▶ _What you will do_
Find the string "before" in the records. Copy every line it appears in.

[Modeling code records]
** start **

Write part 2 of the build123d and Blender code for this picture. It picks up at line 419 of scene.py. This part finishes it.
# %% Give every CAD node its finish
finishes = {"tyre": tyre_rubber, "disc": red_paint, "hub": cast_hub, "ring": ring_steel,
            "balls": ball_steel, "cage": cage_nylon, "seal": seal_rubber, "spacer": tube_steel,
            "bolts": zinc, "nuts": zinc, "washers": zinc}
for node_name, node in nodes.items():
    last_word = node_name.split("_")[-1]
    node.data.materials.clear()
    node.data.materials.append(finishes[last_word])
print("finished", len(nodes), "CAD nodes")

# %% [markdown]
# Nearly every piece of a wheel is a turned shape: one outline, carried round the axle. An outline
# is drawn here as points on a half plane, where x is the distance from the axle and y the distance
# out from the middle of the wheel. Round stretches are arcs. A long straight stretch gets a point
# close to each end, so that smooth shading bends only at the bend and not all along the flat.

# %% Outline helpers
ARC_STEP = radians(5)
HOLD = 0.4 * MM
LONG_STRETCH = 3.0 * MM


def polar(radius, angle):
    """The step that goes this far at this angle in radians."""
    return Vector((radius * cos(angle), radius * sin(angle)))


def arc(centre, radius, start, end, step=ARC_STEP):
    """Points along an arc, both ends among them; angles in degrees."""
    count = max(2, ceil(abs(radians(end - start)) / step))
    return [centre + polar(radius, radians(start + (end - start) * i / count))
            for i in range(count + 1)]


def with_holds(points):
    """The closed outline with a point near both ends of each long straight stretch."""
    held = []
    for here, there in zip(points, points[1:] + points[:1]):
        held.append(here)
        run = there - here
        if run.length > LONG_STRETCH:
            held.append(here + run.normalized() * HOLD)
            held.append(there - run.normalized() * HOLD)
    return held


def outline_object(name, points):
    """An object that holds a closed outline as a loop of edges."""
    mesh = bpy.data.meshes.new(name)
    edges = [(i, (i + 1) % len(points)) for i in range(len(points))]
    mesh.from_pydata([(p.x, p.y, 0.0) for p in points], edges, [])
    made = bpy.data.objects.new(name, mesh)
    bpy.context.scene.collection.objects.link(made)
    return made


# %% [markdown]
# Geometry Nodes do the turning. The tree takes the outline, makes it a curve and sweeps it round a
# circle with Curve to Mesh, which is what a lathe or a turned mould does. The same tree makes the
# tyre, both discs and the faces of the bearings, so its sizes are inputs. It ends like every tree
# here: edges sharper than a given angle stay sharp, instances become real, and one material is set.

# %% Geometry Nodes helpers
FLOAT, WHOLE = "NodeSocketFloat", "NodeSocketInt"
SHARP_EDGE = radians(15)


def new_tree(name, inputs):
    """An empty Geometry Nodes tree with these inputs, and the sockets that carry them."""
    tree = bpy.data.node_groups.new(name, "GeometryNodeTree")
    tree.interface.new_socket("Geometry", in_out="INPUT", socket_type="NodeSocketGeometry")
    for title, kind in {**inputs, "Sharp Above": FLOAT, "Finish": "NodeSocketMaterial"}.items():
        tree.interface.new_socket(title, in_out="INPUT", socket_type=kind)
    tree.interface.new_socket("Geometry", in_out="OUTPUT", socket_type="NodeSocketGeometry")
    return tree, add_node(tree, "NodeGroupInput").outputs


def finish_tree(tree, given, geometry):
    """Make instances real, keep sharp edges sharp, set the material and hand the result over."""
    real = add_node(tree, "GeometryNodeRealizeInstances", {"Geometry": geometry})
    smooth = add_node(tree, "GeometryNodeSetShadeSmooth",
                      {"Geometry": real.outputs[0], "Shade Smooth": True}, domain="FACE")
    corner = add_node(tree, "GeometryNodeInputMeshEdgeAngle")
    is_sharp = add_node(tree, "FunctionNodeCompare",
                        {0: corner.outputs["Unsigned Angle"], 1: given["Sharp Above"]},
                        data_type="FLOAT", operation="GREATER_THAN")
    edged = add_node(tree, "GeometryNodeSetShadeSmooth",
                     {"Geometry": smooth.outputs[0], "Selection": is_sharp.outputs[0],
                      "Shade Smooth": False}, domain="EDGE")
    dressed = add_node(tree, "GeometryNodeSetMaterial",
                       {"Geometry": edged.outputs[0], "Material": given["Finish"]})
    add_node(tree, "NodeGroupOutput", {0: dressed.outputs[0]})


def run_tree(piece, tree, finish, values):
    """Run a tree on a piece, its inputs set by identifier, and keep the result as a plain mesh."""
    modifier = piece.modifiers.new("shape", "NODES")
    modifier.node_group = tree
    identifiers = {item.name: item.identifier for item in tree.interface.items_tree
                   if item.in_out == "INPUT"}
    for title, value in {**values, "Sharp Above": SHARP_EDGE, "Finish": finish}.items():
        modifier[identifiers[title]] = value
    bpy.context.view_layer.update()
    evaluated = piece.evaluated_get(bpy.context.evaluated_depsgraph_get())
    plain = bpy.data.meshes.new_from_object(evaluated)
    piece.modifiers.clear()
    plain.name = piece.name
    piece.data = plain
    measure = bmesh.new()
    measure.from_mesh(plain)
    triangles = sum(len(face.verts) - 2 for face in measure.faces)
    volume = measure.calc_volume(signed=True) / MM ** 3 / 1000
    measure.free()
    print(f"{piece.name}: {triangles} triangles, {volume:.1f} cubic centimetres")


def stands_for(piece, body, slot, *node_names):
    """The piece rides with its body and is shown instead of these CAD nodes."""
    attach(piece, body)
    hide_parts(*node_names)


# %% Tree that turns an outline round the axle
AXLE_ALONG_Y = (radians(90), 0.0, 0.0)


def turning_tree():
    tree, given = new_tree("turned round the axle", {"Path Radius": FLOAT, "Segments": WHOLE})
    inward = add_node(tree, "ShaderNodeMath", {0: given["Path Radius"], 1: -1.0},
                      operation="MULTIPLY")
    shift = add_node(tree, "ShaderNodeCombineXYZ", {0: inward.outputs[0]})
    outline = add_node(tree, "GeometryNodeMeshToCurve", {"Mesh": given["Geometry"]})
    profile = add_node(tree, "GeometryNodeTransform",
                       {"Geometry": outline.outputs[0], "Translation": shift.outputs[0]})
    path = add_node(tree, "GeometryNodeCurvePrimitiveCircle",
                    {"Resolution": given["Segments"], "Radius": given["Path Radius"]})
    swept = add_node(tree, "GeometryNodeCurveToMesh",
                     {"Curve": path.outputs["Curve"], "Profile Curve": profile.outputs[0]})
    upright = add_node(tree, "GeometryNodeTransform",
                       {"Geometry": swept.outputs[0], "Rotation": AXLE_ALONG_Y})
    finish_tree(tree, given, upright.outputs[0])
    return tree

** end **
** start **

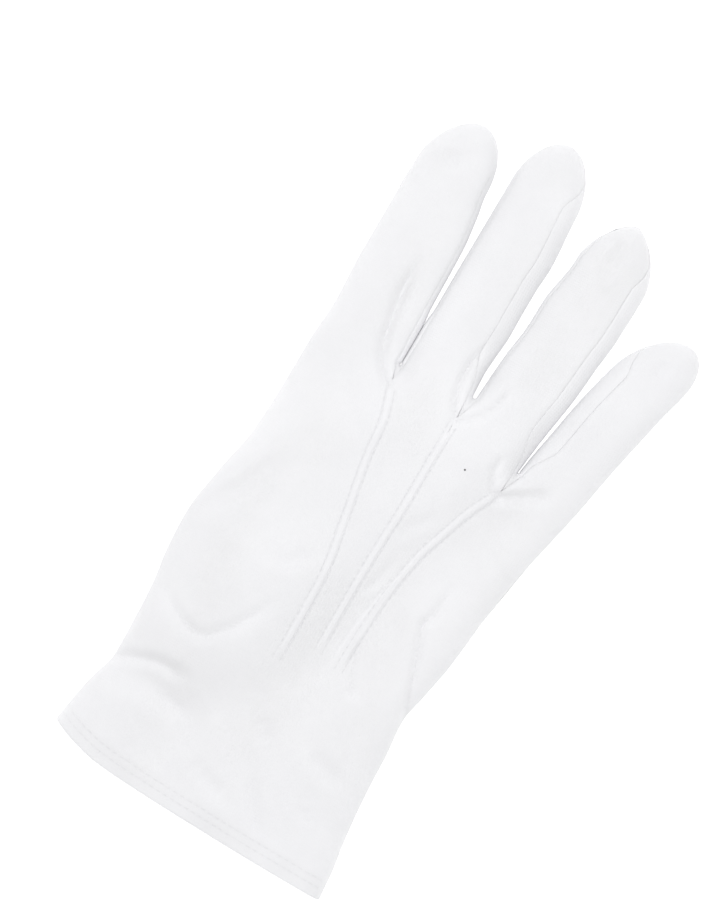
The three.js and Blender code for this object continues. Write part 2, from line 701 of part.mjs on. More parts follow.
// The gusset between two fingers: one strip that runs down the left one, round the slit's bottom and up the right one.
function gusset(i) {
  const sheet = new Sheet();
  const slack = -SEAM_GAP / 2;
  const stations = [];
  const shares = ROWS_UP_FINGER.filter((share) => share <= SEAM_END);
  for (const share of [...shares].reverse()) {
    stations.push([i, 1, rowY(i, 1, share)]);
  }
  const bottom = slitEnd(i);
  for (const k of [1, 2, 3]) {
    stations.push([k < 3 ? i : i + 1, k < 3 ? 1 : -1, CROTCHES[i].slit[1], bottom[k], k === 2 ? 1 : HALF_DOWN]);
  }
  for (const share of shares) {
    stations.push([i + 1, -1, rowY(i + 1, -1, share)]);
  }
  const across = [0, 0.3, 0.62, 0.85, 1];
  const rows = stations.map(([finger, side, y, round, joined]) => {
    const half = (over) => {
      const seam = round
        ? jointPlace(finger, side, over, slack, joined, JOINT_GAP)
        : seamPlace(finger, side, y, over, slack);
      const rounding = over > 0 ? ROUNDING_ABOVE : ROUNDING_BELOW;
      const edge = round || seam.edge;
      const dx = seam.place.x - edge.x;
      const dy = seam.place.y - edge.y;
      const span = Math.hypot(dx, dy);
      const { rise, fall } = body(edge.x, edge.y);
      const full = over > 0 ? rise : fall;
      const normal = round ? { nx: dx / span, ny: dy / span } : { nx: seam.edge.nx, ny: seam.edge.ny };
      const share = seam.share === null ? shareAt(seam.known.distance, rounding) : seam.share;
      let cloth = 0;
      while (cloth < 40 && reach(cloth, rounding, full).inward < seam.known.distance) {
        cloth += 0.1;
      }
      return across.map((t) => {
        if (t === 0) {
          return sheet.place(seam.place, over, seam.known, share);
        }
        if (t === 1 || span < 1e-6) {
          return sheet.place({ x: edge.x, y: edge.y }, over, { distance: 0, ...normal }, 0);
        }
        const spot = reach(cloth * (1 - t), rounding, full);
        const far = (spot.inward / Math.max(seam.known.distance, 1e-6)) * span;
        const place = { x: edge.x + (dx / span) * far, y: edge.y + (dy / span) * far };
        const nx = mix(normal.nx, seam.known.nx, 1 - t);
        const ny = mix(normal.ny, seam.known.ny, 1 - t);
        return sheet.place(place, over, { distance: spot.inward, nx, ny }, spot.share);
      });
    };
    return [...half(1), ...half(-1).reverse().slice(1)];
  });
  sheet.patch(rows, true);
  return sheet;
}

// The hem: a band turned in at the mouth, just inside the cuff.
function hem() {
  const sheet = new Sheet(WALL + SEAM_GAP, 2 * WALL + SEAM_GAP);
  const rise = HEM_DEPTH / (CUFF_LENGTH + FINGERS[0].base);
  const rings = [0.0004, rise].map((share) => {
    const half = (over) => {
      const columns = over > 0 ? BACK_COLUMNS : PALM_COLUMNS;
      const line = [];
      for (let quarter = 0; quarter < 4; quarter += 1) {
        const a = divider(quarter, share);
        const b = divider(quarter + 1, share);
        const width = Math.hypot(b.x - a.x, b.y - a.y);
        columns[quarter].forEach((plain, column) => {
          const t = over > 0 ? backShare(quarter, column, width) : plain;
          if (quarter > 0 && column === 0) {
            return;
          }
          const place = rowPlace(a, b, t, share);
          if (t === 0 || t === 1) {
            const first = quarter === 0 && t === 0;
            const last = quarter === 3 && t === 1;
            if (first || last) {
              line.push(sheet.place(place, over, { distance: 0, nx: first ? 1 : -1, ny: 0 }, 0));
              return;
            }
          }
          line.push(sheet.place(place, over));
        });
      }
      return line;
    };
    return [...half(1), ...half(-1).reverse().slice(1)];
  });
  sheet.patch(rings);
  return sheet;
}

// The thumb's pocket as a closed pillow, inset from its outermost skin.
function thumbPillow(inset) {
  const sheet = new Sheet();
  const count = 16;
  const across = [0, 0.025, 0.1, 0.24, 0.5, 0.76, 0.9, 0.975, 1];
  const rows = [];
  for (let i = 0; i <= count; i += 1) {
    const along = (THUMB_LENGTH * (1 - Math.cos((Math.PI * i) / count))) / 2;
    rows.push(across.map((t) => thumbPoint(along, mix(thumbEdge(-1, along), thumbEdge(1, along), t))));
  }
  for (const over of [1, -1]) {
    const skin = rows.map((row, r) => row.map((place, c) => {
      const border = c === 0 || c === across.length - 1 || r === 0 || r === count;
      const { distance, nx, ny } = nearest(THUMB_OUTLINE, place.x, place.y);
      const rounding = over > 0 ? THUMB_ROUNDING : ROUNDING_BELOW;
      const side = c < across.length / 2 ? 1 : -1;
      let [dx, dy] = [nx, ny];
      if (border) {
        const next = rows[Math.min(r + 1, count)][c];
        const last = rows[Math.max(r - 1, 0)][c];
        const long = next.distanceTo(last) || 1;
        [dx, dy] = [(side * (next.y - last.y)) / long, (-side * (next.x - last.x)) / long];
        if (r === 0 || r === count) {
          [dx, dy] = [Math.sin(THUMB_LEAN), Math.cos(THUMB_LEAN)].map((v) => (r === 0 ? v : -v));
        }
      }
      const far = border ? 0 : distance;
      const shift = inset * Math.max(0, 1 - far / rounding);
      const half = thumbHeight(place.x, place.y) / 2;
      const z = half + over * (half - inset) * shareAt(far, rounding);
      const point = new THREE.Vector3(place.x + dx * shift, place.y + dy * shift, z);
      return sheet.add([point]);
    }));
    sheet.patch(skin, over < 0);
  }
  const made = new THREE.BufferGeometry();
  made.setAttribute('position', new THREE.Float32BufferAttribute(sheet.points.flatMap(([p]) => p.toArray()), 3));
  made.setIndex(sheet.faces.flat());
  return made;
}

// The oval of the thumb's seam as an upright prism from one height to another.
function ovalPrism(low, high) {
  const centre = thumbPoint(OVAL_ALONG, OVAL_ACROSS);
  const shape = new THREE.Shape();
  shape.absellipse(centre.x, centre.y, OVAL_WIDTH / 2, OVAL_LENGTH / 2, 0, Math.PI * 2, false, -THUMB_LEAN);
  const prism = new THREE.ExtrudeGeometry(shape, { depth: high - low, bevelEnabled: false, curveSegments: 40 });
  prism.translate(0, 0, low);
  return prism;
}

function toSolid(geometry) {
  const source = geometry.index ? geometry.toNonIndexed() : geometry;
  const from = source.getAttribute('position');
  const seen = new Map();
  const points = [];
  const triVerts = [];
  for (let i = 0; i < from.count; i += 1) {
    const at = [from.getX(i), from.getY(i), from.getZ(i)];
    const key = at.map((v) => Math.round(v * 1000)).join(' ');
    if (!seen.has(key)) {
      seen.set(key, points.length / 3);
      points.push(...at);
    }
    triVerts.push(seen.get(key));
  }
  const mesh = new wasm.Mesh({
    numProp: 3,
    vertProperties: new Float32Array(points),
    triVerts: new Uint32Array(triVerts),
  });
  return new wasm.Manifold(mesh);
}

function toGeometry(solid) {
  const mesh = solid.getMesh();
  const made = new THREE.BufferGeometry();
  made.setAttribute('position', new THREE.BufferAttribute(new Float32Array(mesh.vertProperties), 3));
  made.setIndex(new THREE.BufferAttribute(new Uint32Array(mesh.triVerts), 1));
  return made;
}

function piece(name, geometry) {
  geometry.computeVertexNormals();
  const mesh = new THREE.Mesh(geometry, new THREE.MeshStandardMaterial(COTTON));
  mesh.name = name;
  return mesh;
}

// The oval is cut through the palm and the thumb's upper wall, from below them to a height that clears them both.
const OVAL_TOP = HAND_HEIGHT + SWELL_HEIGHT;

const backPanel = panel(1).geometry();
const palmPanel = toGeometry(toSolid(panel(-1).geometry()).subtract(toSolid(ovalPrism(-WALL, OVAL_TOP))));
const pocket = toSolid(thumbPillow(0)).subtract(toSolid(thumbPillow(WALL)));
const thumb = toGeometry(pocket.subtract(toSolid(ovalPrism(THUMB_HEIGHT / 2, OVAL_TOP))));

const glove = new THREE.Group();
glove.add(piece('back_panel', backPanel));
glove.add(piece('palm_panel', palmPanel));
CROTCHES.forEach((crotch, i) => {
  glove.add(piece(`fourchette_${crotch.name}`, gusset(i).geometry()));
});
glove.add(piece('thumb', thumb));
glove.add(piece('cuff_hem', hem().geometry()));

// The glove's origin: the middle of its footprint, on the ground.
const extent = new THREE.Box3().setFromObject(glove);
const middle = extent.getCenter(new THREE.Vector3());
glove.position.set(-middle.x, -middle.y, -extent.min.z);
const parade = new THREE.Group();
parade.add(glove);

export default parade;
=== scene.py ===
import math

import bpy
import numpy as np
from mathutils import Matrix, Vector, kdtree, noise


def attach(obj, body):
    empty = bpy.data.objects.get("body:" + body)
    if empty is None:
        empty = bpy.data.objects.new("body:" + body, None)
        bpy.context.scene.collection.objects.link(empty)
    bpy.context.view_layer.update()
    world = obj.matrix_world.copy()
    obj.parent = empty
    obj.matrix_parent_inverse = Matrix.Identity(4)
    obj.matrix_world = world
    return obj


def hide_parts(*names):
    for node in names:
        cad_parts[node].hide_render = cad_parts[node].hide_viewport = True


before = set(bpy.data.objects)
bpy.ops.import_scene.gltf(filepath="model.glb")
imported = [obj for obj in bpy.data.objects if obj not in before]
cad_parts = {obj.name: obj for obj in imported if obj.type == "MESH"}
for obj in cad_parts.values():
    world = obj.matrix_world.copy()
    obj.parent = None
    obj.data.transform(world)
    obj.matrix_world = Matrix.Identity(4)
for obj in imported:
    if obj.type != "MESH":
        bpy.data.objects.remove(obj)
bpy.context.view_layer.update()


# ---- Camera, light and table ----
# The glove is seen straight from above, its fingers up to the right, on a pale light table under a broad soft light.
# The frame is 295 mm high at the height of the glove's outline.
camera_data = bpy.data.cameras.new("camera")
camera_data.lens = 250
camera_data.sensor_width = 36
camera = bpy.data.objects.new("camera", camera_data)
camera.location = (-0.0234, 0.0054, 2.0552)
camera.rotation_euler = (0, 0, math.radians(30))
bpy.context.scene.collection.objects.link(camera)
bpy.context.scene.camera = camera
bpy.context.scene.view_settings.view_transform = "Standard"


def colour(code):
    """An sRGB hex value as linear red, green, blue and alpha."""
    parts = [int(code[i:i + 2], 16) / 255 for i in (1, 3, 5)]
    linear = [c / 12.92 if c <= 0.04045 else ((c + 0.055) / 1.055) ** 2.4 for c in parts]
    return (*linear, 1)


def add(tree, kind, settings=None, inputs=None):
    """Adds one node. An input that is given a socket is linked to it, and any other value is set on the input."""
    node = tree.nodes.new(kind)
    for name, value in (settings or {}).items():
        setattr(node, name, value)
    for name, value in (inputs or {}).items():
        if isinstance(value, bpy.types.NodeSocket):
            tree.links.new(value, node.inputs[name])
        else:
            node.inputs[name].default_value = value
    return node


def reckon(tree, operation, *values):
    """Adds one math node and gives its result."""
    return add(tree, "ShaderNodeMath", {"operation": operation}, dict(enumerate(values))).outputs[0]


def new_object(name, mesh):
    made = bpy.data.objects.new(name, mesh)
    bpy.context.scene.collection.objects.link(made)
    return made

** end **

▶ _Response to this task_
before = set(bpy.data.objects)
imported = [obj for obj in bpy.data.objects if obj not in before]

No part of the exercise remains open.